**GIVEN PROBLEM**:
Give the count of lines holding the string "from" and nothing else.

**DATA EXCERPT**:
###
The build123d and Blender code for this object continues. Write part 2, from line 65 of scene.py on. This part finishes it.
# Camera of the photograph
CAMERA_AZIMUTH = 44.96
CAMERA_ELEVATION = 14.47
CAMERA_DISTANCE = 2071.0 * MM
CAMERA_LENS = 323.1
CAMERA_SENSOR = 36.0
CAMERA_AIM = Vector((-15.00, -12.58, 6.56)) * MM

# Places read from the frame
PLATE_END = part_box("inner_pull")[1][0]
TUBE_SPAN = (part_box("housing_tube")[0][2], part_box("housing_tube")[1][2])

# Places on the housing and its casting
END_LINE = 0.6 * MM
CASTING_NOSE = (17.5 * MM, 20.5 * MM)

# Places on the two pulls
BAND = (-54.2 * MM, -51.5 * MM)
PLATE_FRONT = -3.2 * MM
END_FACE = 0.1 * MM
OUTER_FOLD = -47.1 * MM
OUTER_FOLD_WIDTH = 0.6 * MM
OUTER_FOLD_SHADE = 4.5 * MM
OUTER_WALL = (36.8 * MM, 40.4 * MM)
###
**RESPONSE**:
2